In my opinion the respondents are not alleging the breach of a contractual obligation which ought to have been performed in London, and the Court of Appeal were wrong to conclude that they are permitted by Article 5.1 to bring the proceedings in England. This gives rise to a difficult question on which the Court of Justice has not hitherto pronounced. It is this. Where the dispute concerns a matter relating to a contract but the plaintiff's claim that he is not liable is not founded on the breach of any particular contractual obligation by the defendant, is the jurisdiction conferred by Article 5.1 excluded altogether, or does Article 5.1 operate to confer jurisdiction on the courts for the place of performance of the contractual obligation from which the plaintiff seeks to be relieved? The jurisprudence of the Court of Justice suggests that strict compliance with Article 5.1 is required, and that the Court does not strain to make the Article apply. It takes refuge in the fact that the plaintiff can always sue the defendant in the courts of the Contracting State where the defendant is domiciled. But we are not called upon to decide this question, for as I have explained neither party contends for the place of performance of the obligation from which the respondents seek to be relieved.
Article 5.3: "matters relating to tort, delict or quasi-delict."

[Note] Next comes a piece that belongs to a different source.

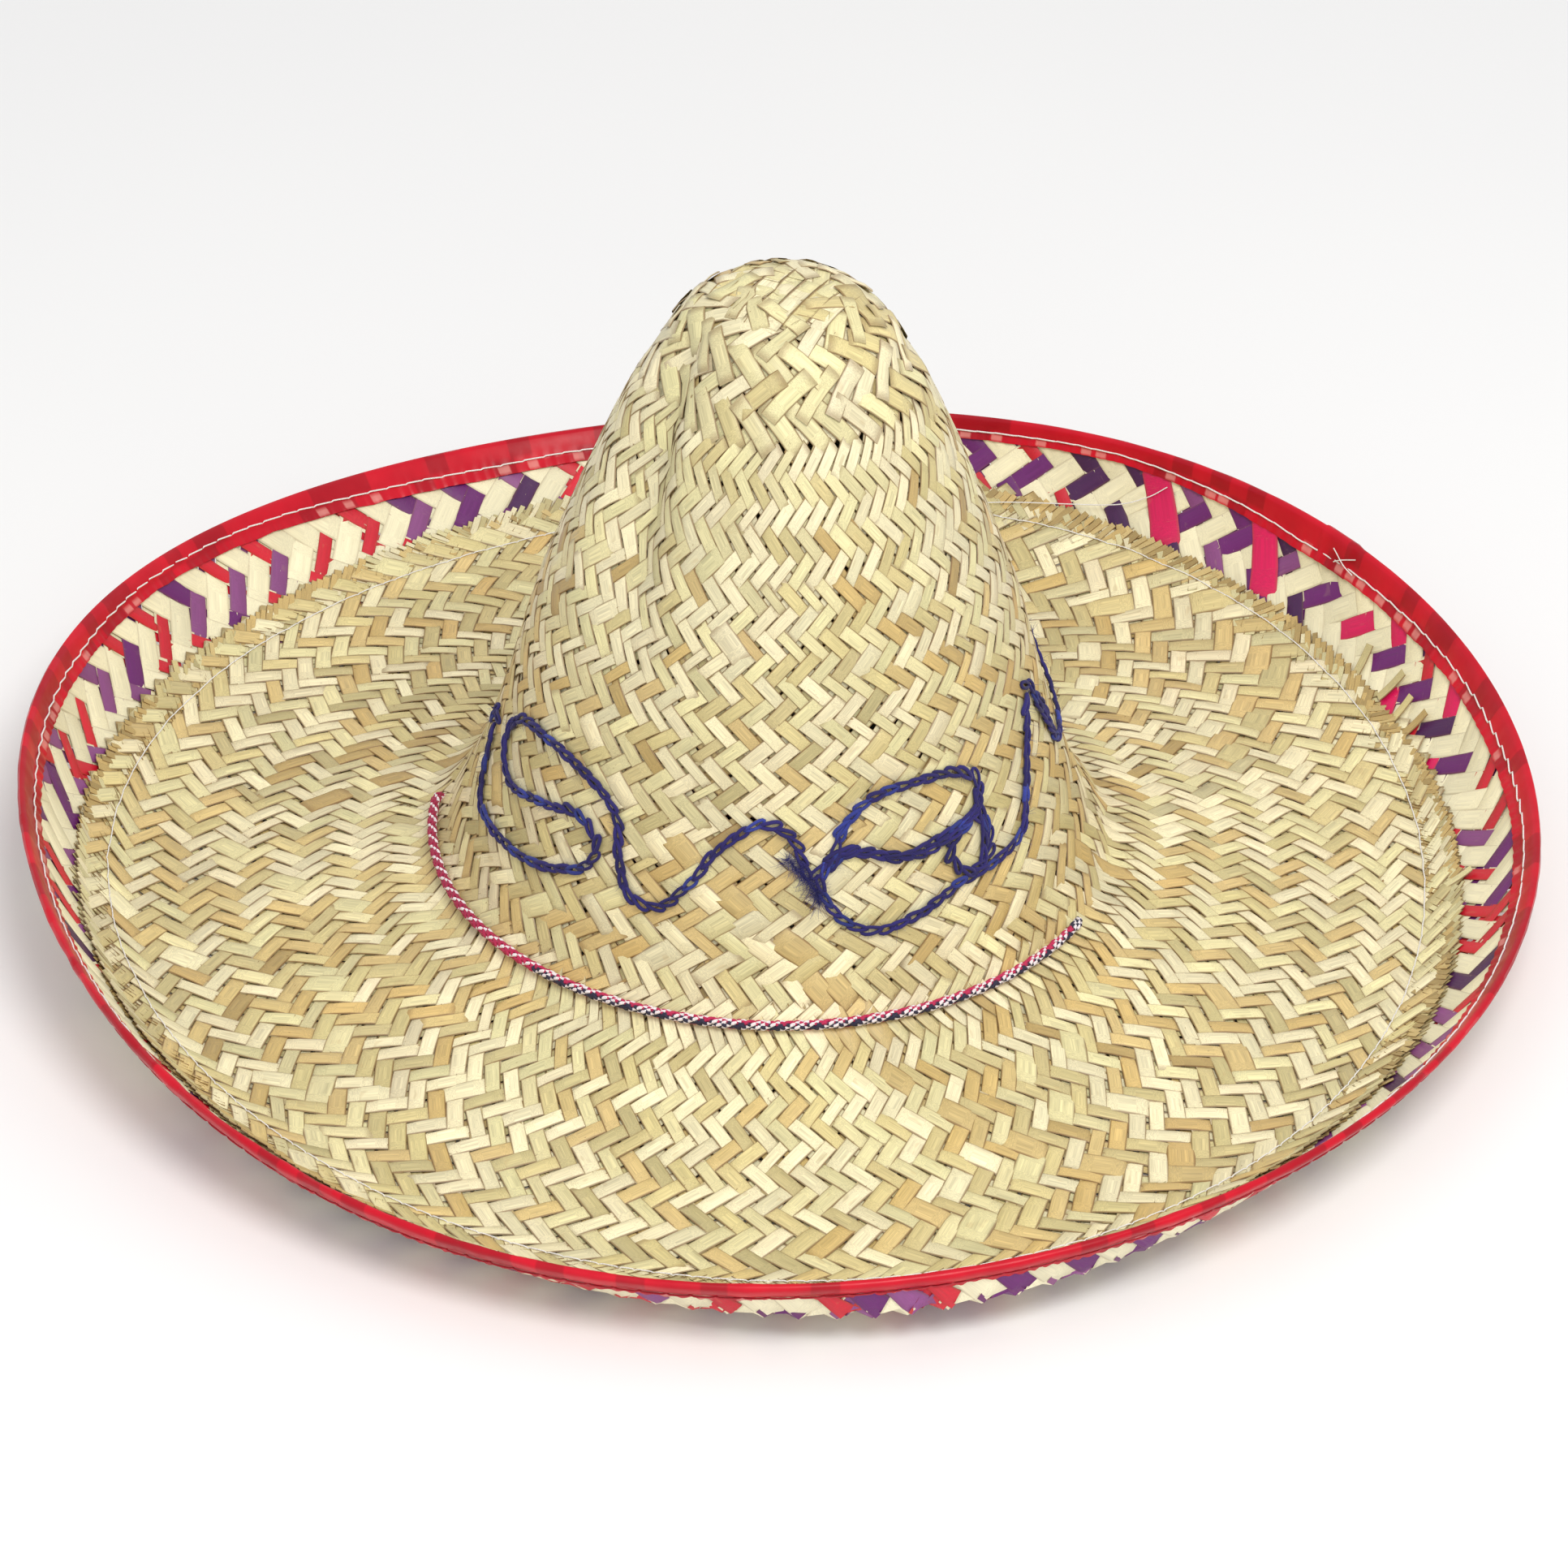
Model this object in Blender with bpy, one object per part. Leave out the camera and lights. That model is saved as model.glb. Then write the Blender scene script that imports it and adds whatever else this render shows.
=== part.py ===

The respondents also rely on Article 5.3, which applies in matters relating to tort, delict and quasi-delict, and which confers jurisdiction on the courts for the place where the harmful event occurred. Their claim to bring the present proceedings within this principle is hopeless. The application of Article 5.3 is excluded by the fact that the matter relates to a contract, for the two are mutually exclusive. The failure to make a fair presentation of the risk and not to misrepresent it does not give rise to contractual or tortious liability under English law, and cannot therefore be classified as delictual. Finally there is no relevant harmful event, since apart from the costs of negotiation and preparation of the contract, which are not recoverable in English law, the plaintiff suffers no loss. The appellant does not bring proceedings in order to recover a loss, but to avoid one.
I would allow the appeal and stay the proceedings.